More coffee and more cigarettes.
The burial site for the President is on a bluff at Arlington National Cemetery overlooking the Lincoln Memorial and the city of Washington. He would be buried on Monday. Sunday night, an engineer named Ed Greene and I, went to the Cemetery to set up our broadcast equipment. By floodlight, army engineers were digging the grave. As they worked, technicians made their preparations for the coming day.
It was nearly midnight on Sunday. The rainstorm was gone and a real chill had settled over the city. It was late November and it felt like it. The rain had left the air crystal clear. As Ed and I finished our work, I stood and looked at the scene below. The Lincoln Memorial was gleaming white. The city lights twinkled. You could see the Washington Monument and the White House and the Capitol reflected in the water of the Potomac River. They were the symbols of our country's government and history. I remarked to Ed that "Jackie had chosen a good place for her husband's resting place."
Monday brought a cortege from the Capitol to St. Matthew's Cathedral, a funeral mass, little John-John Kennedy offering his famous salute to his dead father, and finally the procession to Arlington. Late in the day, there were more words, a military jet fly-over, "Taps" and the coffin slowly descending into the grave.
It was Monday night and it was over.
Jim Snyder had anchored our coverage. He had done it with style. We all had done it with the highest level of professionalism we could muster.
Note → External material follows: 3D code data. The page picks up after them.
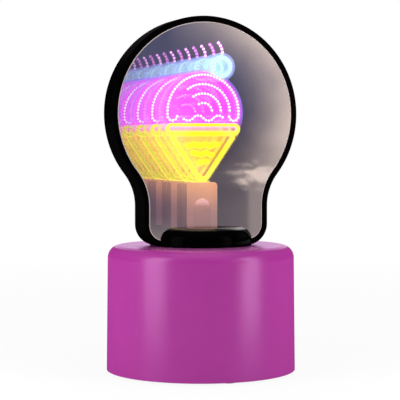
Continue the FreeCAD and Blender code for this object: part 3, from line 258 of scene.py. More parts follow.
linerLook = {
    "tones": ((0.003, 0.003, 0.0035), (0.006, 0.006, 0.007)), "toneScale": 160,
    "roughness": (0.75, 0.85), "skin": (3000, 0.1 * mm, 0.4), "specular": 0.05,
}
whitePlasticLook = {
    "tones": ((0.60, 0.58, 0.52), (0.68, 0.66, 0.60)), "toneScale": 60,
    "roughness": (0.38, 0.5), "skin": (2600, 0.04 * mm, 0.3), "specular": 0.4,
}
chipLook = {
    "tones": ((0.018, 0.018, 0.02), (0.03, 0.03, 0.033)), "toneScale": 300,
    "roughness": (0.5, 0.65), "skin": (6000, 0.03 * mm, 0.4), "specular": 0.35,
}
redWireLook = {
    "tones": ((0.45, 0.02, 0.015), (0.55, 0.03, 0.02)), "toneScale": 90,
    "roughness": (0.35, 0.5), "skin": (2600, 0.03 * mm, 0.2), "specular": 0.4,
}
glossBlack = lacquered("glossyBlackHousing", glossBlackLook)
collarBlack = lacquered("collarBlack", collarLook)
magentaSatin = lacquered("magentaBaseSatin", magentaLook)
mattBlack = mouldedPlastic("blackInnerPlastic", mattBlackLook)
linerBlack = mouldedPlastic("blackFlockedLiner", linerLook)
whitePlastic = mouldedPlastic("connectorPlastic", whitePlasticLook)
chipBlack = mouldedPlastic("chipEpoxy", chipLook)
wireRed = mouldedPlastic("leadSleeve", redWireLook)


# metals

def brushedMetal(name, look):
    material = startMaterial(name)
    grain = noise(look["grainScale"], 3, 0.6, look["stretch"])
    return finish(material, add("BsdfPrincipled", {
        "Base Color": mottled(grain, *look["tones"]), "Metallic": 1.0,
        "Roughness": span(grain, 0.3, 0.7, *look["roughness"]),
        "Normal": bumped(grain, *look["bump"]),
    }))


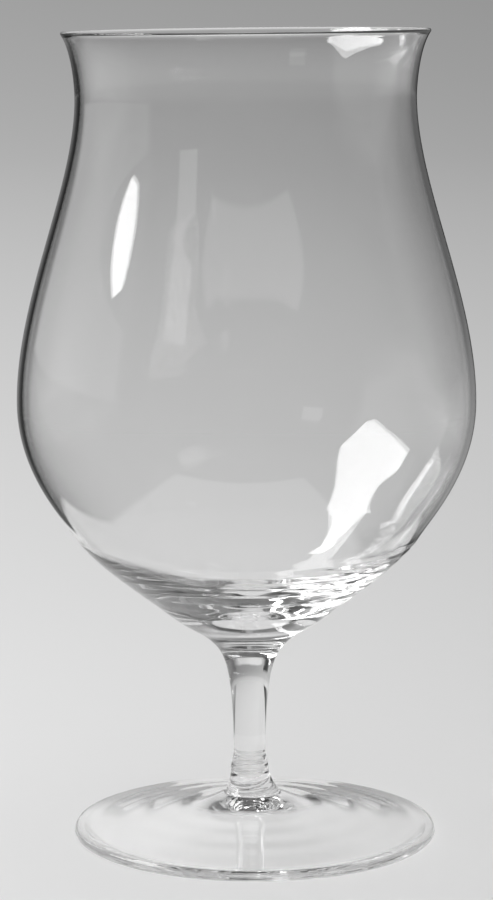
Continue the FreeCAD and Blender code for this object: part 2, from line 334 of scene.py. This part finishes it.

The Westinghouse president wanted the "best radio coverage on the air." I think he got it.
When Jim signed off, I got up from my chair in the control room, thanked the engineer working with me, and walked across the hall to the men's room. It was empty. And I was glad for that. Because I began to cry. I don't cry a lot but that night, I started sobbing and I couldn't stop for a long time.
The Kennedy years were called "Camelot". Since then, historians have found some tarnish on JFK's Camelot. I suppose there was. But, on balance, Jack Kennedy elevated idealism in America to a height it has never reached again. And after all, that is what the legend of Camelot is all about.